Equador, é a revisitação histórica de um período crucial da história portuguesa (entre os anos de 1905-1908), coincidindo com a decadência da Monarquia, o nascer da República, a grave crise política, social e econômica do Império Português Ultramarino, representado pela longínqua colônia de São Tomé e Príncipe.
Centrado em temáticas como a colonização e a questão das liberdades fundamentais do ser humano, o romance não procura a resposta mais fácil ou politicamente correta, ou seja, a condenação da escravatura e a defesa incondicional da autodeterminação dos povos. Na visão do autor, isso acabaria por extinguir a vida econômica nessa pequena ilha do Atlântico, já que tudo girava em torno dos produtos cultivados em suas roças através do trabalho escravo.

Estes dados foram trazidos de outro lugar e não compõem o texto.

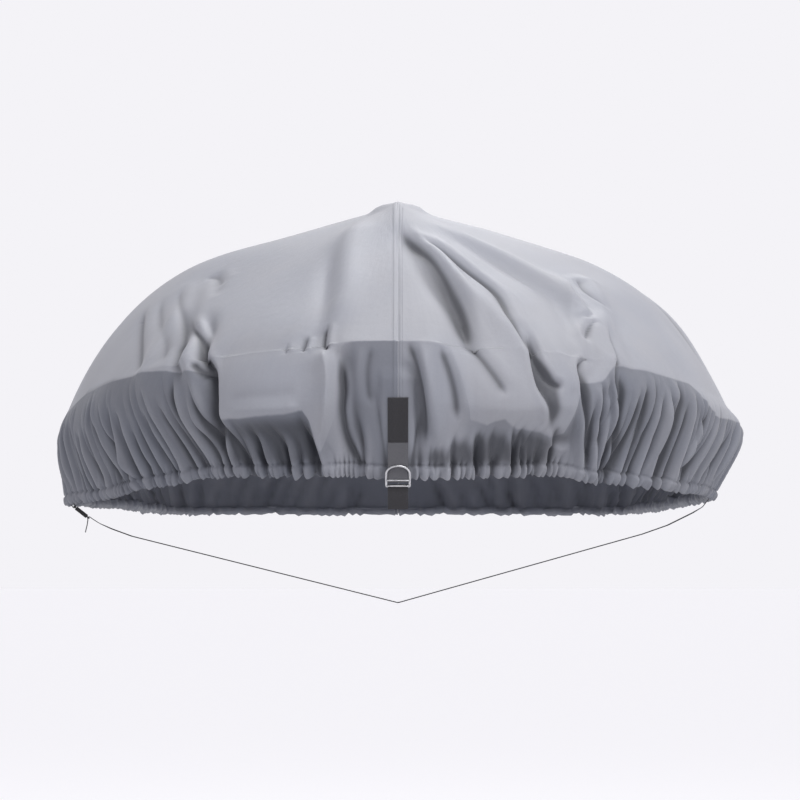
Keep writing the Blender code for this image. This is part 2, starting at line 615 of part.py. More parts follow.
def make_buckle(plastic, parent):
    """The side-release buckle: two blocks end to end, each with a webbing bar on two arms. Gives the distance
    between the bars."""
    holder = bpy.data.objects.new("belly_buckle", None)
    bpy.context.scene.collection.objects.link(holder)
    holder.parent = parent
    holder.location = (BUCKLE_X, BELLY_Y, BUCKLE_UP)
    across = along_hem("starboard")
    holder.rotation_euler = (0.0, BUCKLE_LEAN, math.atan2(-across[0], across[1]))
    half, arm = BUCKLE_WIDTH / 2, (BUCKLE_WIDTH - BELLY_WEBBING) / 2 - 2 * GAP
    middle = BUCKLE_BAR / 2 + BUCKLE_SLOT + BUCKLE_BODY + GAP / 2
    body_end, bar_end = GAP / 2 + BUCKLE_BODY, middle + BUCKLE_BAR / 2
    for name, sign in (("belly_buckle_socket", -1), ("belly_buckle_prongs", 1)):
        # Distances run from the middle of the buckle out to the bar.
        def span(near, far, y, thick):
            low, high = sorted((middle + sign * near, middle + sign * far))
            return (low, y[0], -thick / 2), (high, y[1], thick / 2)

        block = make_box(name, *span(GAP / 2, body_end, (-half, half), BUCKLE_THICK), holder, plastic)
        arm_from = body_end - BUCKLE_ARM_IN
        for k, y in enumerate(((-half, arm - half), (half - arm, half))):
            add_union(block, make_box(f"{name}_arm_{k}", *span(arm_from, bar_end, y, BUCKLE_BAR), holder))
        # The bar is a hair short of the arms' faces, so that no two faces lie in one plane.
        reach = (arm / 2 - half, half - arm / 2)
        bar_ends = span(bar_end - BUCKLE_BAR, bar_end - GAP / 3, reach, BUCKLE_BAR - GAP / 3)
        add_union(block, make_box(f"{name}_bar", *bar_ends, holder))
    return 2.0 * middle


def make_belly_strap(webbing, plastic, parent):
    """The strap under the hull: sewn inside the port hem, and held by the buckle at the starboard one."""
    length = make_buckle(plastic, parent)
    along, up = math.cos(BUCKLE_LEAN), -math.sin(BUCKLE_LEAN)
    upper_bar = (BUCKLE_X, BUCKLE_UP)
    lower_bar = (BUCKLE_X + along * length, BUCKLE_UP + up * length)
    wrap = BUCKLE_BAR / math.sqrt(2) + GAP + WEBBING / 2
    against = CLOTH + SEWN_GAP + WEBBING / 2

    sewn = sewn_line("port", np.linspace(BELLY_SEWN_FROM, 1.99, 4), against)
    sewn.append(sewn[-1] + 0.5 * (sewn[-1] - sewn[-2]))
    route = [(p[0], p[2]) for p in sewn] + list(BELLY_ROUTE_PORT) + [BELLY_KEEL] + list(BELLY_ROUTE_STARBOARD)
    free = len(route)
    lean = math.degrees(math.atan2(up, along))
    lead = (lower_bar[0] + BELLY_LEAD * along - wrap * up, lower_bar[1] + BELLY_LEAD * up + wrap * along)
    route += [lead] + turn_round(lower_bar, wrap, lean + 90, lean + 270)
    route += [(lower_bar[0] + dx, lower_bar[1] + dz) for dx, dz in BELLY_TAIL]
    # The buckle follows the hem, which isn't quite fore and aft there, and the strap follows the buckle.
    buckle_across = along_hem("starboard")
    skew = -buckle_across[0] / buckle_across[1]
    turned = BELLY_ROUTE_STARBOARD[2][0]
    bend_x, bend_y = (BUCKLE_X, turned, BELLY_ROUTE_PORT[-1][0]), (0.0, skew * (turned - BUCKLE_X), 0.0)
    points = [(x, BELLY_Y + np.interp(x, bend_x, bend_y), z) for x, z in route]
    across = [along_hem("port")] * (len(sewn) + 1) + [(0, 1, 0)] * (free - len(sewn) - 2)
    across += [buckle_across] * (len(points) - len(across))
    make_band("belly_strap", points, across, BELLY_WEBBING, WEBBING, webbing, parent)

    sewn = sewn_line("starboard", np.linspace(BELLY_SEWN_FROM, 1.97, 4), against)
    route = [(p[0], p[2]) for p in sewn] + turn_round(upper_bar, wrap, lean + 270, lean + 450)
    back = sewn_line("starboard", [1.93], against + WEBBING + 2 * GAP)[0]
    route += [(back[0], back[2])]
    points = [(x, BELLY_Y + skew * (x - BUCKLE_X), z) for x, z in route]
    make_band("belly_hem_loop", points, along_hem("starboard"), BELLY_WEBBING, WEBBING, webbing, parent)


def main():
    for obj in list(bpy.data.objects):
        bpy.data.objects.remove(obj)
    cloth = make_material("cover_cloth", (0.36, 0.38, 0.42), 0.75)
    webbing = make_material("webbing", (0.10, 0.10, 0.12), 0.85)
    tab_cloth = make_material("tab_webbing", (0.03, 0.03, 0.035), 0.9)
    metal = make_material("lock_metal", (0.42, 0.42, 0.45), 0.35, 1.0)
    plastic = make_material("buckle_plastic", (0.02, 0.02, 0.022), 0.45)

    hang = bpy.data.objects.new("boat_under_peak", None)
    bpy.context.scene.collection.objects.link(hang)
    under_peak = cover("port", np.array([0.5 * FAN_ALONG]), np.array([0.0]))[0] - (0.0, 0.0, CLOTH)
    hang.location = (0.0, -under_peak[1], -under_peak[2])
    for side in ("port", "starboard"):
        make_cover_half(side, cloth, hang)
    make_bow_fastening(webbing, tab_cloth, metal, hang)
    make_belly_strap(webbing, plastic, hang)


if __name__ == "__main__":
    main()
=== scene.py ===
"""The looks of a fitted boat cover: coated grey cloth gathered by an elastic hem, its stitching, the bow
fastening, the belly strap with its buckle, and the stage. Units are metres, +Z up, +X to port, +Y aft."""

import math

import bpy
import numpy as np
from bpy.props import FloatProperty, FloatVectorProperty, PointerProperty
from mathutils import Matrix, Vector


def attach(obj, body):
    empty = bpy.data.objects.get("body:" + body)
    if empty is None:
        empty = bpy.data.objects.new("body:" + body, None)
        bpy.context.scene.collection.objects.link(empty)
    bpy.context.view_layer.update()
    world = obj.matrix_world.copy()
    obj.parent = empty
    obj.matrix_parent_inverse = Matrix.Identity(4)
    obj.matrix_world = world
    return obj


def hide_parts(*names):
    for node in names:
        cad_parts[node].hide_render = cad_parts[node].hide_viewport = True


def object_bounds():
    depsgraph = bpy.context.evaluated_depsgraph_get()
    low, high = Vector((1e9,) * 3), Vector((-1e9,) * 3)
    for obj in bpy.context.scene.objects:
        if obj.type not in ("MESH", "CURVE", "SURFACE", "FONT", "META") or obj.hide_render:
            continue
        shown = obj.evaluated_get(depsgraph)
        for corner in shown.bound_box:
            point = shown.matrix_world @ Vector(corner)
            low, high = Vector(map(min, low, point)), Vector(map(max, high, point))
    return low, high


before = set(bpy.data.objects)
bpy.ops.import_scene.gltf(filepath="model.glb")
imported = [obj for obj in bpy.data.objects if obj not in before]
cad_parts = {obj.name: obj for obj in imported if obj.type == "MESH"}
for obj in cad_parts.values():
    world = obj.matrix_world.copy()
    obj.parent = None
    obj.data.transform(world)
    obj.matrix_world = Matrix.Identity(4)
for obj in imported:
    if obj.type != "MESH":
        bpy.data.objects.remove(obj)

CAD_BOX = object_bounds()

bl_info = {
    "name": "Boat cover",
    "version": (1, 0, 0),
    "blender": (4, 5, 0),
    "location": "View3D > Sidebar > Boat cover",
    "description": "Dresses a fitted boat cover: cloth, stitching, straps, lock, buckle and stage",
    "category": "Object",
}

# ---- The cover's shape ----

# The rim is the line where the cover's top turns down into its skirt. From above it has a rounded bow,
# straight sides and a stern with round corners.
LENGTH = 3.00
HALF_BEAM = 0.79
BOW_LENGTH = 1.30
BOW_POWER = 2.1
STERN_RADIUS = 0.38
RIM_UP = 0.20
RIM_RISE_AT_BOW = 0.06
RIM_RISE_RUN = 0.40
BOW_RISE = 0.027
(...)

Equador desperta nos leitores todo tipo de sentimento: frustração pelo fracasso no enfrentamento do sistema, empatia com o idealismo utópico humanista do protagonista, curiosidade em relação à primitividade exuberante de uma ilha de cores e sabores sensuais, excitação pela despudorada sexualidade de uma lady educada nas mais rígidas normas do formalismo inglês. É um romance de paixões extremas, de convicções fortes e inabaláveis, que permite recriar as misérias e grandezas da alma humana, as suas qualidades e os seus vícios, as suas ambições e os seus receios.

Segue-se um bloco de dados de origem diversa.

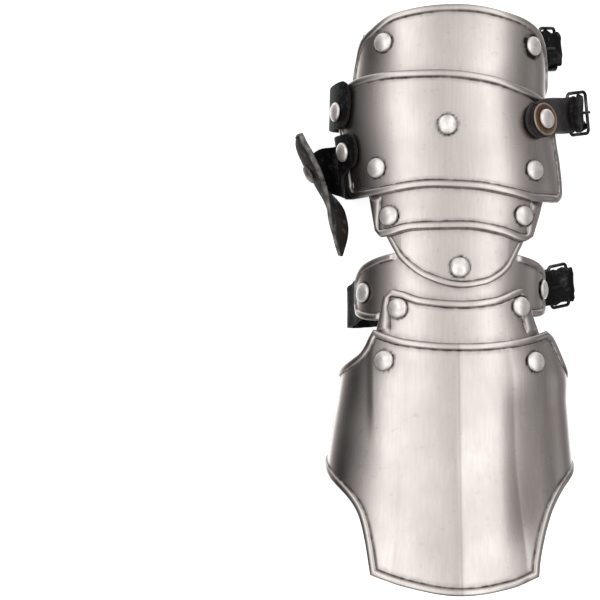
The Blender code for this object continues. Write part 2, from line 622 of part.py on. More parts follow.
def make_buckle(name):
    """The wire frame, its prong and the leather tab that holds its pivot bar."""
    spec, frame = BUCKLES[name], buckle_frame(name)
    corners = [(BUCKLE_LENGTH - BUCKLE_CORNER, 1, 90), (BUCKLE_CORNER, 1, 180),
               (BUCKLE_CORNER, -1, 270), (BUCKLE_LENGTH - BUCKLE_CORNER, -1, 360)]
    path = []
    for u, sign, end in corners:
        for step in range(4):
            a = math.radians(end - 90 + step * 30)
            path.append(frame @ Vector((u + BUCKLE_CORNER * math.cos(a),
                                        sign * (BUCKLE_HALF_WIDTH - BUCKLE_CORNER)
                                        + BUCKLE_CORNER * math.sin(a), 0)))
    bars, outward = frame.col[1].xyz, frame.col[2].xyz
    add_object(name + "_buckle_frame", tube(path, WIRE_RADIUS, 8, True, outward), BLACK_WIRE,
               60.0)

    ring = EYE_HOLE + PRONG_RADIUS
    route = [(ring * math.cos(math.radians(a)), ring * math.sin(math.radians(a)))
             for a in range(-70, -271, -25)]
    route += [(4.0, ring), (9.0, ring), (BUCKLE_LENGTH + 0.6, ring)]
    prong = [frame @ Vector((u, 0, n)) for u, n in route]
    add_object(name + "_buckle_prong", tube(prong, PRONG_RADIUS, 6, False, bars), BLACK_WIRE,
               60.0)

    plate, angle, y = spec["plate"], *spec["rivet"]
    height = leather_centre(plate, spec["outside"], TAB_THICK)
    angles = [spec["end_angle"] + (angle - spec["end_angle"]) * k / 2
              for k in range(spec["plate_points"])]
    past = [max(0, k - 2) for k in range(spec["plate_points"])]
    start = [shell_point(a, y + spec["drift"] * k, height + spec["rise"] * k, flare_of(plate))
             for a, k in zip(angles, past)]
    points = start + [frame @ Vector((-EYE_RADIUS - 1.5, 0, 0))]
    path = [Vector(row) for row in smooth_path(points, 9)]
    first = along_arm(angles[0], y, flare_of(plate))
    acrosses = [first.lerp(bars, k / 8) for k in range(9)]
    halves = [0.5 * TAB_HALF_WIDTH, 0.86 * TAB_HALF_WIDTH] + [TAB_HALF_WIDTH] * 7
    thick = [TAB_THICK] * 9
    for a in (142, 118, 93, 67, 42):
        path.append(frame @ Vector((EYE_RADIUS * math.cos(math.radians(a)), 0, 0)))
        thick.append(2 * EYE_RADIUS * math.sin(math.radians(a)))
        acrosses.append(bars)
        halves.append(TAB_HALF_WIDTH)
    tab = add_object(name + "_tab", strip(path, acrosses, halves, thick), BLACK_LEATHER)
    bar = frame @ Matrix.Rotation(math.radians(90), 4, 'X') @ Matrix.Rotation(0.2, 4, 'Z')
    cut(tab, name + "_bar_hole", turned([(0, 14), (EYE_HOLE, 14), (EYE_HOLE, -14), (0, -14)],
                                        12, bar))
    cut(tab, name + "_prong_slot", box(frame, (-3.85, 5.0), SLOT_HALF, (-5.0, 5.0)))
    return tab


def box(frame, u_range, half, n_range):
    bm = bmesh.new()
    corners = [bm.verts.new(frame @ Vector((u, w, n)) * MM)
               for n in n_range for w in (-half, half) for u in u_range]
    for a, b, c, d in ((0, 1, 3, 2), (4, 5, 7, 6), (0, 1, 5, 4), (2, 3, 7, 6), (0, 2, 6, 4),
                       (1, 3, 7, 5)):
        bm.faces.new((corners[a], corners[b], corners[c], corners[d]))
    return bm


def make_strap(name):
    """One whole strap: off the plate, under the palm and up through its buckle."""
    spec = STRAPS[name]
    plate, y = spec["plate"], spec["y"]
    height = leather_centre(plate, spec["outside"], LEATHER)
    start = [shell_point(a, y, height, flare_of(plate)) for a in spec["angles"]]
    frame = buckle_frame(spec["buckle"])
    tail = BUCKLES[spec["buckle"]]["tail"]
    points = start + [Vector(p) for k in ("down", "across", "up") for p in spec[k]]
    clear = EYE_RADIUS + 0.4 + LEATHER / 2
    if BUCKLES[spec["buckle"]]["over"]:
        points.append(frame @ Vector((BUCKLE_LENGTH + 2.1, 0, -1.8)))
        bend = [(BUCKLE_LENGTH + 2.75, 0.0), (BUCKLE_LENGTH + 1.95, 1.95), (BUCKLE_LENGTH, 2.75),
                (13.0, 2.2), (9.5, 0.2), (6.0, -2.4), (3.0, -4.4), (0.0, -clear - 0.2),
                (-tail, -clear - 0.2)]
        slot, last = (8.2, BUCKLE_LENGTH + 1.0), BUCKLE_SAMPLES
        turning, turned_by = 0.6, 1 - (last - 0.5) / STRAP_SAMPLES
        path = [Vector(row) for row in smooth_path(points, STRAP_SAMPLES - last)]
        path += [Vector(row) for row in
                 smooth_path([points[-1]] + [frame @ Vector((u, 0, n)) for u, n in bend],
                             last + 1)][1:]
    else:
        through = [(11.8, -1.9), (7.0, 1.9), (3.0, clear - 0.7), (0.0, clear),
                   (-tail, clear - 0.2)]
        points += [frame @ Vector((u, 0, n)) for u, n in through]
        slot, turning, turned_by = (-0.8, 10.4), 0.8, 1.0
        path = [Vector(row) for row in smooth_path(points, STRAP_SAMPLES)]
    samples = STRAP_SAMPLES
    for point in path:                      # the stretch on the floor is exactly flat
        if point.z < LEATHER / 2 + 0.02:
            point.z = LEATHER / 2
    first = along_arm(spec["angles"][0], y, flare_of(plate))
    bars = frame.to_3x3() @ Vector((0, 1, 0))
    acrosses, halves = [], []
    for i in range(samples):
        part = i / (samples - 1)
        blend = Vector((0, 1, 0))
        if part < 0.2:
            blend = first.lerp(blend, part / 0.2)
        elif part > turning:
            blend = blend.lerp(bars, min(1.0, (part - turning) / (turned_by - turning)))
        acrosses.append(blend)
        wide = spec["half_width"] + (STRAP_WIDTH / 2 - spec["half_width"]) * min(1.0, part / 0.3)
        halves.append(wide)
    halves[0], halves[1] = halves[0] * 0.55, halves[1] * 0.9
    halves[-1], halves[-2] = halves[-1] * 0.6, halves[-2] * 0.92
    strap = add_object(name, strip(path, acrosses, halves, [LEATHER] * samples), BLACK_LEATHER)
    cut(strap, name + "_prong_slot", box(frame, slot, SLOT_HALF, (-0.8, 7.5)))
    return strap


def leaf_frame(t):
    """Middle point, direction to the tip, across (downwards) and outwards on the leaf."""
    ts = [row[0] for row in LEAF]
    at = [smooth_value(ts, [row[k] for row in LEAF], t) for k in (1, 2, 3, 4)]
    step = 0.02
    a, b = max(0.0, t - step), min(1.0, t + step)
    run = Vector([smooth_value(ts, [row[k] for row in LEAF], b)
                  - smooth_value(ts, [row[k] for row in LEAF], a) for k in (1, 2)] + [0.0])
    run.normalize()
    lean = math.radians(at[3])
    down = Vector((math.sin(lean), 0, -math.cos(lean)))
    down = (down - run * down.dot(run)).normalized()
    outward = run.cross(down).normalized()
    if outward.x > 0:
        outward.negate()
    return Vector((at[0], at[1], LEAF_HEIGHT)), run, down, outward, at[2]


def leaf_point(t, v, lift):
    middle, _, down, outward, half = leaf_frame(t)
    bulge = LEAF_DEPTH * (half / 19.5) * (1 - v * v)
    slope = -2 * LEAF_DEPTH * (half / 19.5) * v / half
    normal = (outward - down * slope).normalized()
    return middle + down * (half * v) + outward * bulge + normal * lift


def make_leaf():
    bm = bmesh.new()
    ts = [0, .015, .04, .07, .12, .2, .3, .4, .5, .6, .7, .8, .88, .94, .975, 1]
    vs = [-1, -.93, -.82, -.74, -.45, -.15, .15, .45, .74, .82, .93, 1]
    top, under = [], []
    for t in ts:
        rim_t = 1.0 if t in (0, 1) else (.9 if t in (.015, .04, .975) else 0)
        lifts = [max(rim_t, 0.8 if abs(v) > .8 else 0) * 0.9 for v in vs]
        top.append([bm.verts.new(leaf_point(t, v, k) * MM) for v, k in zip(vs, lifts)])
        under.append([bm.verts.new(leaf_point(t, v, -SHEET) * MM) for v in vs])
    for j in range(len(ts) - 1):
        for i in range(len(vs) - 1):
            bm.faces.new((top[j][i], top[j][i + 1], top[j + 1][i + 1], top[j + 1][i]))
            bm.faces.new((under[j][i], under[j + 1][i], under[j + 1][i + 1], under[j][i + 1]))
    rim_top = top[0] + [r[-1] for r in top[1:]] + top[-1][-2::-1] + [r[0] for r in top[-2:0:-1]]
    rim_low = under[0] + [r[-1] for r in under[1:]] + under[-1][-2::-1] \
        + [r[0] for r in under[-2:0:-1]]
    for i in range(len(rim_top)):
        k = (i + 1) % len(rim_top)
        bm.faces.new((rim_top[i], rim_low[i], rim_low[k], rim_top[k]))
    leaf = add_object("thumb_plate", bm, STEEL)
    centre = leaf_point(LEAF_RIVET, LEAF_RIVET_ACROSS, 0)
    normal = (leaf_point(LEAF_RIVET, LEAF_RIVET_ACROSS, 1) - centre).normalized()
    run = leaf_frame(LEAF_RIVET)[1]
    run = (run - normal * run.dot(normal)).normalized()
    matrix = axes_matrix(centre + normal * GAP, run, normal.cross(run), normal)
    hole(leaf, "thumb_plate_hole", matrix, FIXED_HOLE, 4.0)
    return leaf, matrix


def make_flap():
    """The leather from the hand plate, round under its side edge, to behind the leaf."""
    height = leather_centre("hand_plate", True, LEATHER)
    behind = -SHEET - LEAF_GAP - LEATHER / 2
    rows = [(*shell_point(angle, FLAP_TOP - half, height, flare_of("hand_plate")), half)
            for angle, half in FLAP_ON_PLATE]
    rows += FLAP_FREE
    rows += [(*leaf_point(LEAF_RIVET, v, behind), half) for v, half in FLAP_ON_LEAF]
    samples = smooth_path(rows, FLAP_SAMPLES)
    _, run, _, _, _ = leaf_frame(LEAF_RIVET)
    first = along_arm(FLAP_ON_PLATE[1][0], FLAP_RIVET[1], flare_of("hand_plate"))
    acrosses = [first.lerp(-run, max(0.0, (i / (FLAP_SAMPLES - 1) - 0.4) / 0.6))
                for i in range(FLAP_SAMPLES)]
    halves = [row[3] for row in samples]
    halves[0] *= 0.7
    return add_object("thumb_flap", strip([Vector(row[:3]) for row in samples], acrosses,
                                          halves, [LEATHER] * FLAP_SAMPLES), BLACK_LEATHER)


# ---- assembly -----------------------------------------------------------------------
def main():
    for old in list(bpy.data.objects):
        bpy.data.objects.remove(old)
    plates = {name: add_object(name, plate_mesh(name), STEEL) for name in PLATES}

    for name, (outer, inner, angle, y) in PLATE_RIVETS.items():
        flare = flare_of(outer)
        matrix = normal_matrix(angle, y, outer_face(outer) + HEAD_GAP, flare)
        through = outer_face(outer) - outer_face(inner) + SHEET + HEAD_GAP + CLENCH_GAP
        make_rivet(name, matrix, through)
        hole(plates[outer], name + "_outer_hole", matrix, FIXED_HOLE, 2.0)
        hole(plates[inner], name + "_inner_hole", matrix, LOOSE_HOLE, through + 1.0)

    leather = {}
    for name in BUCKLES:
        leather[name + "_tab"] = make_buckle(name)
    for name in STRAPS:
        leather[name] = make_strap(name)
    leaf, leaf_matrix = make_leaf()
    leather["thumb_flap"] = make_flap()

    def fasten(name, plate, spot, leather_name, thickness, outside, washer=0.0):
        """A rivet through a plate and the leather on its outer or inner face."""
        under_head = outer_face(plate) + HEAD_GAP
        if outside:
            under_head += OUTSIDE_GAP + thickness + washer
        gap = OUTSIDE_GAP if outside else INSIDE_GAP
        depth = HEAD_GAP + gap + thickness + washer + SHEET + CLENCH_GAP
        matrix = normal_matrix(*spot, under_head, flare_of(plate))
        make_rivet(name, matrix, depth)
        hole(plates[plate], name + "_plate_hole", matrix, FIXED_HOLE, depth + 1.0)
        hole(leather[leather_name], name + "_leather_hole", matrix, FIXED_HOLE, depth + 1.0)
        return matrix

    for name, spec in BUCKLES.items():
        washer = WASHER_THICK + WASHER_GAP if name == "palm" else 0.0
        matrix = fasten("rivet_" + name + "_little", spec["plate"], spec["rivet"],
                        name + "_tab", TAB_THICK, spec["outside"], washer)
        if washer:
            low = -GAP - WASHER_THICK
            ring = turned([(0, -GAP), (WASHER_RADIUS - 0.4, -GAP), (WASHER_RADIUS, low + 0.3),
                           (WASHER_RADIUS - 0.3, low), (0, low)], 28, matrix)
            disc = add_object("palm_washer", ring, COPPER)
            hole(disc, "palm_washer_hole", matrix, FIXED_HOLE, 3.0)
    for name, spec in STRAPS.items():
        fasten("rivet_" + name.replace("strap", "thumb"), spec["plate"], spec["rivet"],
               name, LEATHER, spec["outside"])
    fasten("rivet_flap", "hand_plate", FLAP_RIVET, "thumb_flap", LEATHER, True)

    depth = SHEET + LEATHER + LEAF_GAP + GAP + CLENCH_GAP
    make_rivet("rivet_leaf", leaf_matrix, depth)
    hole(leather["thumb_flap"], "rivet_leaf_flap_hole", leaf_matrix, FIXED_HOLE, depth + 1.5)


main()
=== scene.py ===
"""Looks of the right-hand half gauntlet: rolled plate borders, domed rivets, leather and wire.

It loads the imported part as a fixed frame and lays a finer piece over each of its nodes.  The
tables of sizes repeat the part's own, in millimetres and degrees; +Y runs to the fingers.
A place on the arched form is (angle, y), and the angle is 0 at the crown.
"""

import json
import math
from collections import namedtuple

import bpy
import numpy as np
from mathutils import Matrix, Vector


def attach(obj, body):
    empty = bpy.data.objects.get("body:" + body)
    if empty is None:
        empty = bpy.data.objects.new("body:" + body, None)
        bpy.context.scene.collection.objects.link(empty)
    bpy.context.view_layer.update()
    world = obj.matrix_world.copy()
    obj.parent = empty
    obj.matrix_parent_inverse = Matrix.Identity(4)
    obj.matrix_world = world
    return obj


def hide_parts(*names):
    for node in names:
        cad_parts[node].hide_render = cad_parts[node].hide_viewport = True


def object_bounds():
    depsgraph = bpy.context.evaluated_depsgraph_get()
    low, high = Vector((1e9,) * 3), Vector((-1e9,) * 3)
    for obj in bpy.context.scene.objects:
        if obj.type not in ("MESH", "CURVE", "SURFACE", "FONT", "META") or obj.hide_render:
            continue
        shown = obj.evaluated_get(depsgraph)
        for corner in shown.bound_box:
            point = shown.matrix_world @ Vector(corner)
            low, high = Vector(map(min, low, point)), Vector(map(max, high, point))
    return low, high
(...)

É um livro intenso, profundamente sensorial, onde se sente o pulsar da vida em cada folha de árvore, em cada gota de chuva, em cada grão de areia das praias de São Tomé. Na descrição do clima, da paisagem, dos sons, dos cheiros, transpira uma sensualidade que lateja em cada palavra. Um livro onde idealismo e realidade se chocam numa guerra entre razão ou dever e emoção ou vontade. O destaque vai para sentimentos como o amor, o desejo, a paixão, a lealdade, a traição, a mentira, a amizade e a forma como a sociedade os rotula em casamento, honra, infidelidade ou adultério.
Em 21 de dezembro de 2008, estreou em Portugal a minissérie Equador, baseada na obra de mesmo nome, contada em 30 capítulos. Algumas filmagens foram feitas no Brasil. No site youtube é possível assistir a 17 capítulos da trama.